Barrows, a lifelong Republican, was an outspoken opponent of Franklin D. Roosevelt and the New Deal. He considered running for governor of California in 1934 and almost entered the United States Senate race in 1938. In 1937 he became president of the League for the Independence of the United States Supreme Court in response to Roosevelt's efforts to "pack" the court, and in 1938 he called for Roosevelt's resignation. Although he mistrusted Roosevelt, he supported the president's efforts to assist the Allied cause in World War II, feeling only that the administration was not doing enough. In June 1940 he called for active intervention in Europe and in February 1941 for similar action to stem Japanese aggression.

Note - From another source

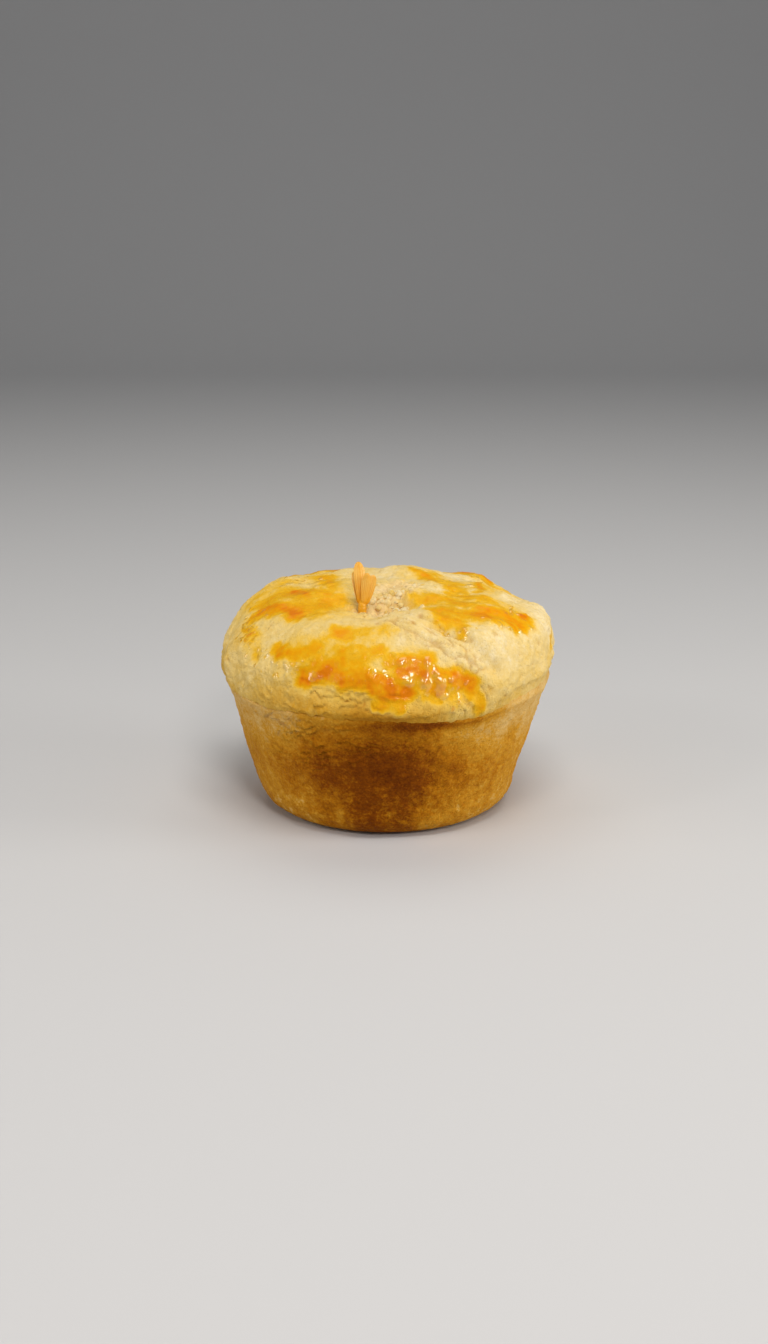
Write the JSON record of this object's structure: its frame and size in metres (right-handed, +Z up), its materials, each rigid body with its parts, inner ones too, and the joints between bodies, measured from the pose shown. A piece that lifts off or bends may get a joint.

He was generally critical of Democratic foreign policy throughout the 1940's, praising unreservedly only President Harry S. Truman's handling of the Japanese surrender and General Douglas MacArthur's subsequent governance of the islands; otherwise, he thought Truman a "disaster" as a world leader. His columns accused Roosevelt of "appeasement" at the wartime conferences at Teheran and Yalta. He expressed ambivalent feelings about the Marshall Plan but generally considered the administration's policy of containment too expensive and defeatist and, in any case, badly implemented. He was especially angered at American policy toward China, accusing Department of State officials of being "sympathetic with the communist movement, " and he was in agreement with those Republicans who wished an end to a bipartisan foreign policy.
Connections
On July 18, 1895, he married Anna Spencer Nichols, a Pomona classmate; they had four children. Anna Barrows died in 1936 and on December 3, 1937, Barrows married Eva S. White, the widow of a former associate in the Philippines.